## START Entries supplied

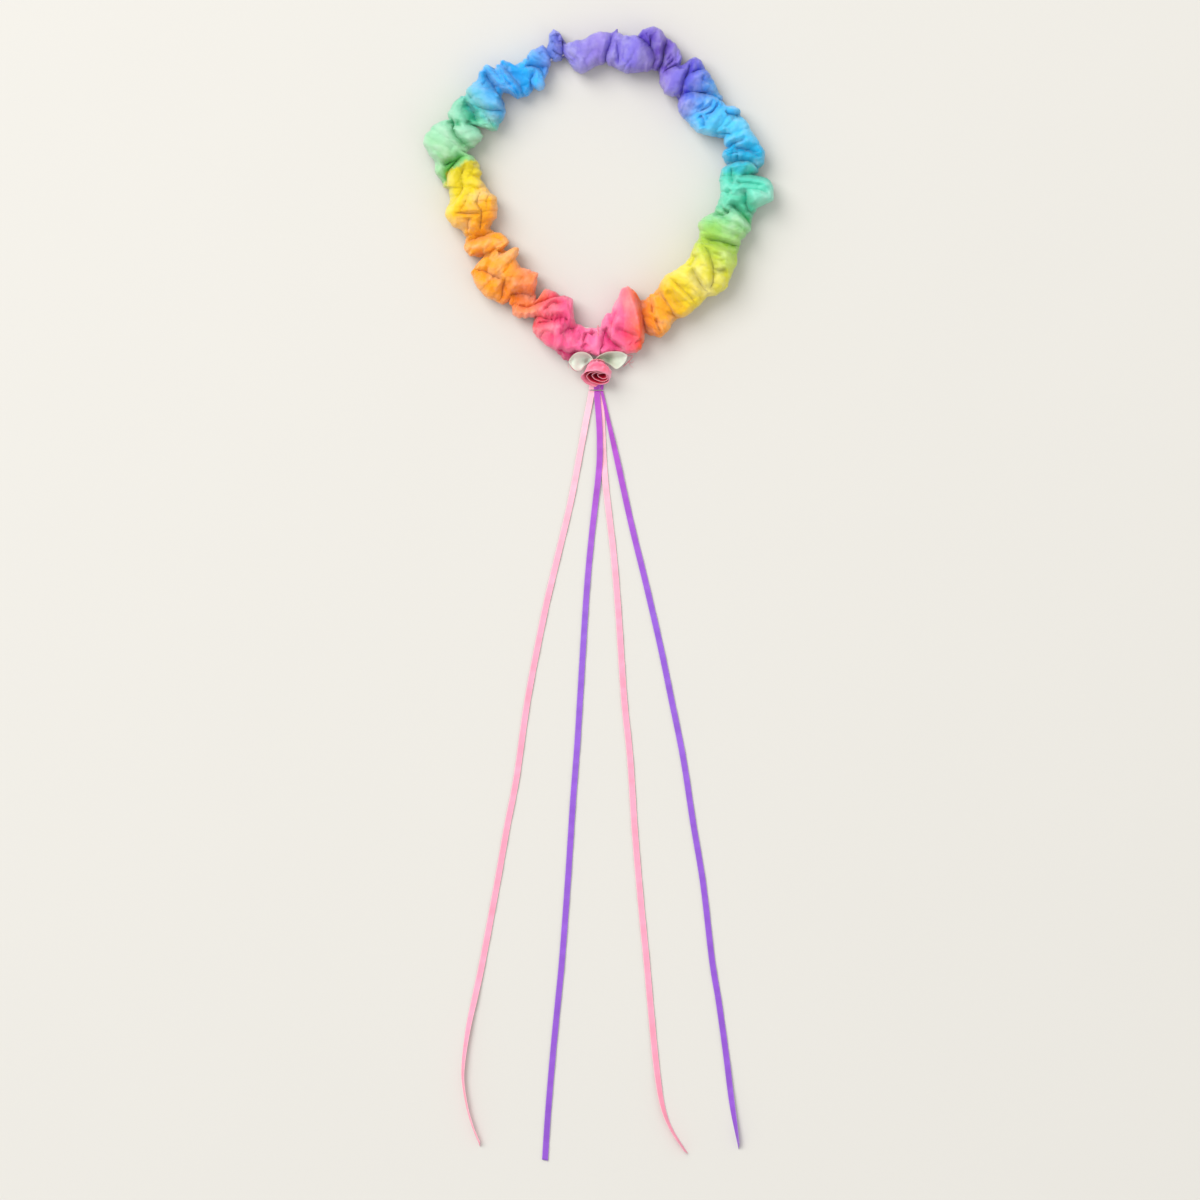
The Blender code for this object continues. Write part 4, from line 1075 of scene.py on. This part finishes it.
# loose ends: each a frayed strand with one or two finer hairs
threadTails = {
    "thread_tail_left": (
        ((-12.5, -89.5, 1.8), (-14.6, -92.0, 1.2), (-13.4, -94.8, 0.6), (-11.2, -96.0, 0.45)),
        ((-13.2, -90.2, 1.6), (-15.8, -92.6, 0.7), (-15.4, -94.4, 0.3)),
    ),
    "thread_tail_right": (
        ((14.0, -88.0, 4.0), (18.2, -88.2, 2.0), (16.0, -91.2, 0.9), (13.4, -93.6, 0.45)),
        ((16.6, -90.4, 1.0), (17.0, -92.8, 0.4), (18.6, -94.2, 0.3)),
        ((15.6, -91.2, 0.9), (17.8, -91.6, 0.5), (19.0, -90.8, 0.3)),
    ),
}
for name, strands in threadTails.items():
    lines = [smoothLine(strand, threadSetup["spacing"]) for strand in strands]
    main = threadCurve(name + "_strand", lines[:1], threadSetup["strand"])
    hairs = threadCurve(name + "_hairs", lines[1:], threadSetup["hair"])
    for piece in (main, hairs):
        finishPiece(piece, pinkThread, "garland")
    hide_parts(name)

nodeFinishes = {"elastic_loop": knitElastic, "elastic_stitch": pinkThread, "ribbon_tie": pinkThread,
                "sleeve_closing_stitch": pinkThread, "rose_base_thread": pinkThread}
for name, finish in nodeFinishes.items():
    nodes[name].data.materials.clear()
    nodes[name].data.materials.append(finish)
print("threads ready")

stageSetup = {"size": 16.0, "colour": (212, 211, 207), "skyColour": (1.0, 0.985, 0.96, 1.0), "sky": 0.73}
# place, power, size and colour of each lamp
lamps = {"windowLight": ((-2.0, 1.9, 3.4), 165.0, 3.0, (1.0, 0.98, 0.95)),
         "fillLight": ((1.6, -1.2, 1.8), 5.0, 1.5, (1.0, 0.96, 0.9))}


def addFloor():
    bpy.ops.mesh.primitive_plane_add(size=stageSetup["size"], location=(0, 0, -0.0002))
    floor = bpy.context.object
    floor.name = "paleFloor"
    material, tree, shader = newMaterial("palePaper", {"Roughness": 0.85, "Specular IOR Level": 0.2})
    base = linear(stageSetup["colour"])
    shade = tuple(c * 0.985 for c in base[:3]) + (1.0,)
    colour = mixColour(tree, noise(tree, objectPlace(tree), 7.0, 2.0), base, shade)
    tree.links.new(colour, shader.inputs["Base Color"])
    floor.data.materials.append(material)


def addAreaLight(name, place, power, size, colour):
    data = bpy.data.lights.new(name, "AREA")
    data.energy = power
    data.size = size
    data.color = colour
    lamp = bpy.data.objects.new(name, data)
    lamp.location = place
    lamp.rotation_euler = (Vector((0, -0.05, 0)) - Vector(place)).to_track_quat("-Z", "Y").to_euler()
    scene.collection.objects.link(lamp)


addFloor()
for name, lamp in lamps.items():
    addAreaLight(name, *lamp)
world = bpy.data.worlds.new("softRoom")
scene.world = world
world.use_nodes = True
world.node_tree.nodes["Background"].inputs[0].default_value = stageSetup["skyColour"]
world.node_tree.nodes["Background"].inputs[1].default_value = stageSetup["sky"]
scene.view_settings.view_transform = "Standard"
print("stage ready")
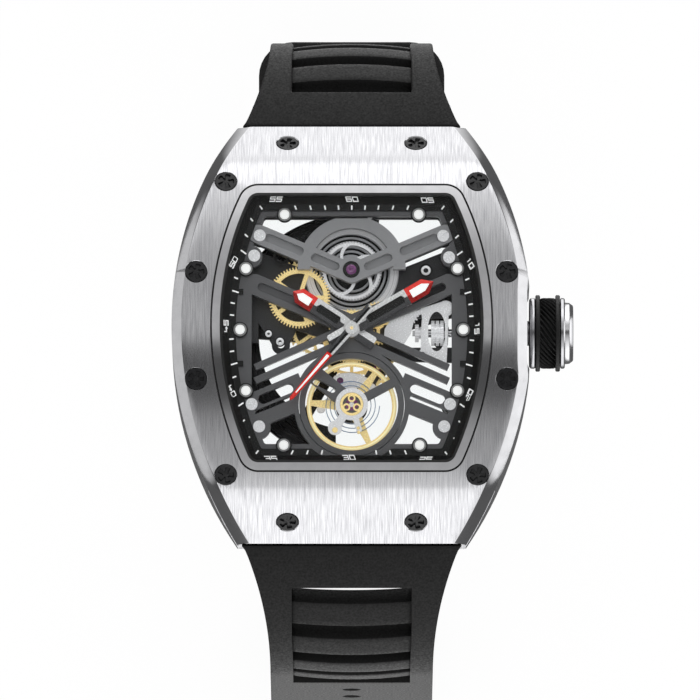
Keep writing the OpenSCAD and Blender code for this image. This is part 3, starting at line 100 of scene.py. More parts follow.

## END Entries supplied

▸ What to produce: Reproduce the full listing exactly.

▸ Result for this exercise:
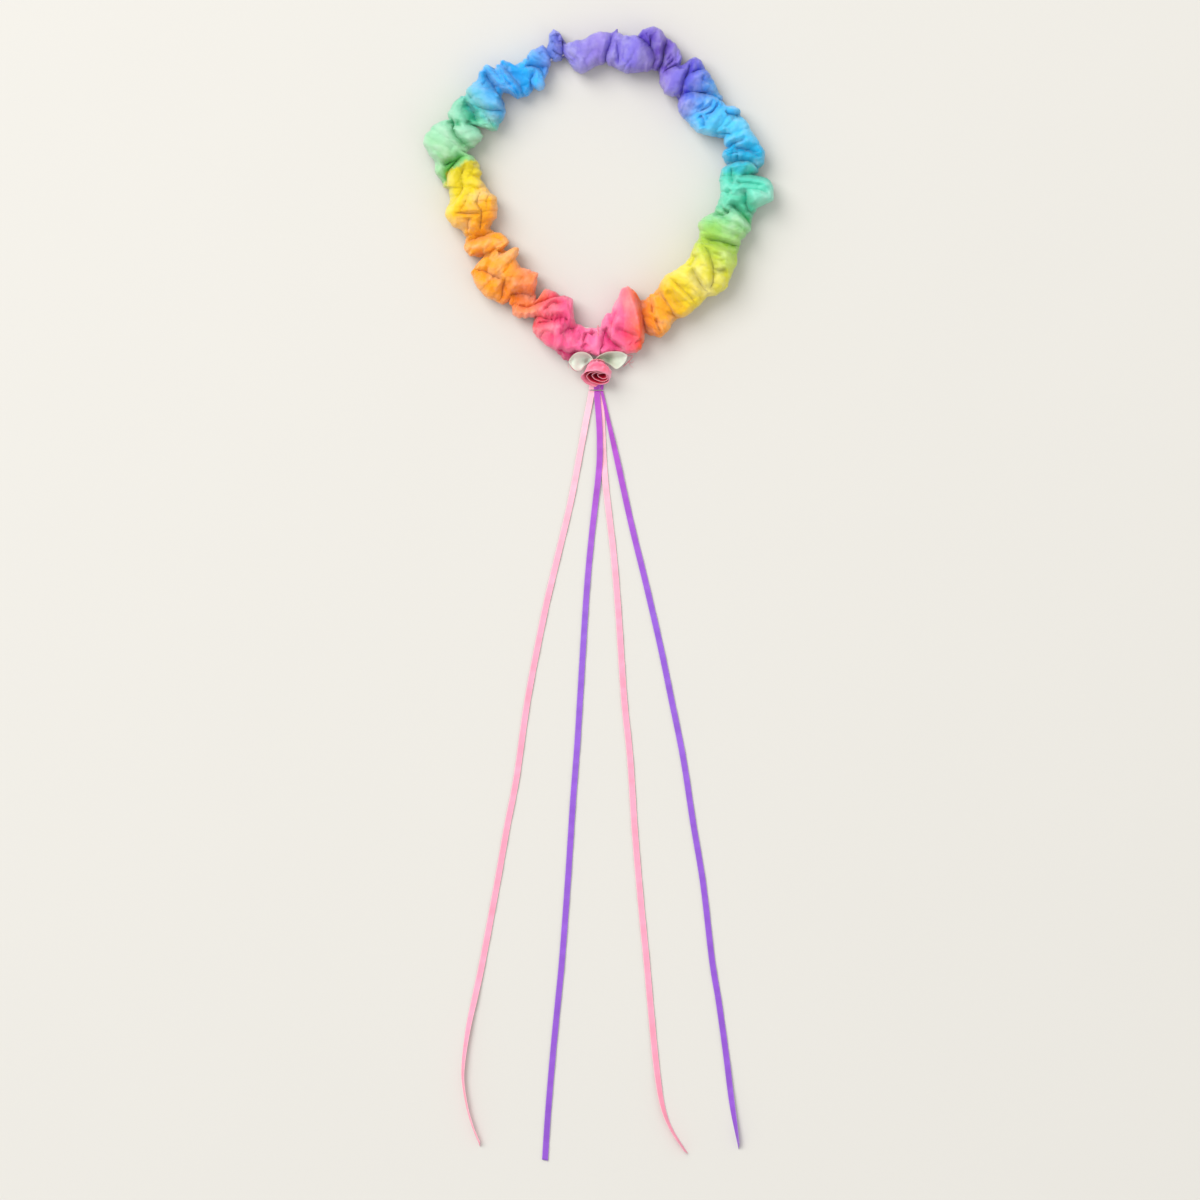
The Blender code for this object continues. Write part 4, from line 1075 of scene.py on. This part finishes it.
# loose ends: each a frayed strand with one or two finer hairs
threadTails = {
    "thread_tail_left": (
        ((-12.5, -89.5, 1.8), (-14.6, -92.0, 1.2), (-13.4, -94.8, 0.6), (-11.2, -96.0, 0.45)),
        ((-13.2, -90.2, 1.6), (-15.8, -92.6, 0.7), (-15.4, -94.4, 0.3)),
    ),
    "thread_tail_right": (
        ((14.0, -88.0, 4.0), (18.2, -88.2, 2.0), (16.0, -91.2, 0.9), (13.4, -93.6, 0.45)),
        ((16.6, -90.4, 1.0), (17.0, -92.8, 0.4), (18.6, -94.2, 0.3)),
        ((15.6, -91.2, 0.9), (17.8, -91.6, 0.5), (19.0, -90.8, 0.3)),
    ),
}
for name, strands in threadTails.items():
    lines = [smoothLine(strand, threadSetup["spacing"]) for strand in strands]
    main = threadCurve(name + "_strand", lines[:1], threadSetup["strand"])
    hairs = threadCurve(name + "_hairs", lines[1:], threadSetup["hair"])
    for piece in (main, hairs):
        finishPiece(piece, pinkThread, "garland")
    hide_parts(name)

nodeFinishes = {"elastic_loop": knitElastic, "elastic_stitch": pinkThread, "ribbon_tie": pinkThread,
                "sleeve_closing_stitch": pinkThread, "rose_base_thread": pinkThread}
for name, finish in nodeFinishes.items():
    nodes[name].data.materials.clear()
    nodes[name].data.materials.append(finish)
print("threads ready")

stageSetup = {"size": 16.0, "colour": (212, 211, 207), "skyColour": (1.0, 0.985, 0.96, 1.0), "sky": 0.73}
# place, power, size and colour of each lamp
lamps = {"windowLight": ((-2.0, 1.9, 3.4), 165.0, 3.0, (1.0, 0.98, 0.95)),
         "fillLight": ((1.6, -1.2, 1.8), 5.0, 1.5, (1.0, 0.96, 0.9))}


def addFloor():
    bpy.ops.mesh.primitive_plane_add(size=stageSetup["size"], location=(0, 0, -0.0002))
    floor = bpy.context.object
    floor.name = "paleFloor"
    material, tree, shader = newMaterial("palePaper", {"Roughness": 0.85, "Specular IOR Level": 0.2})
    base = linear(stageSetup["colour"])
    shade = tuple(c * 0.985 for c in base[:3]) + (1.0,)
    colour = mixColour(tree, noise(tree, objectPlace(tree), 7.0, 2.0), base, shade)
    tree.links.new(colour, shader.inputs["Base Color"])
    floor.data.materials.append(material)


def addAreaLight(name, place, power, size, colour):
    data = bpy.data.lights.new(name, "AREA")
    data.energy = power
    data.size = size
    data.color = colour
    lamp = bpy.data.objects.new(name, data)
    lamp.location = place
    lamp.rotation_euler = (Vector((0, -0.05, 0)) - Vector(place)).to_track_quat("-Z", "Y").to_euler()
    scene.collection.objects.link(lamp)


addFloor()
for name, lamp in lamps.items():
    addAreaLight(name, *lamp)
world = bpy.data.worlds.new("softRoom")
scene.world = world
world.use_nodes = True
world.node_tree.nodes["Background"].inputs[0].default_value = stageSetup["skyColour"]
world.node_tree.nodes["Background"].inputs[1].default_value = stageSetup["sky"]
scene.view_settings.view_transform = "Standard"
print("stage ready")
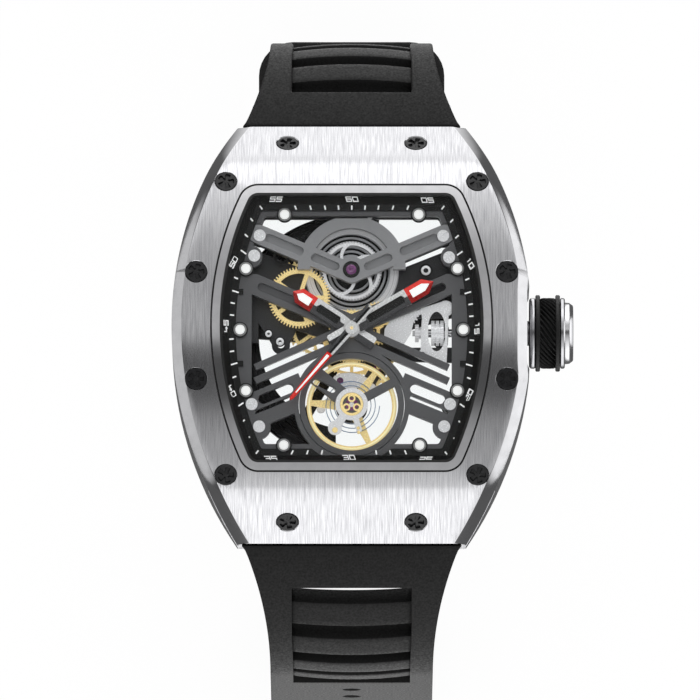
Keep writing the OpenSCAD and Blender code for this image. This is part 3, starting at line 100 of scene.py. More parts follow.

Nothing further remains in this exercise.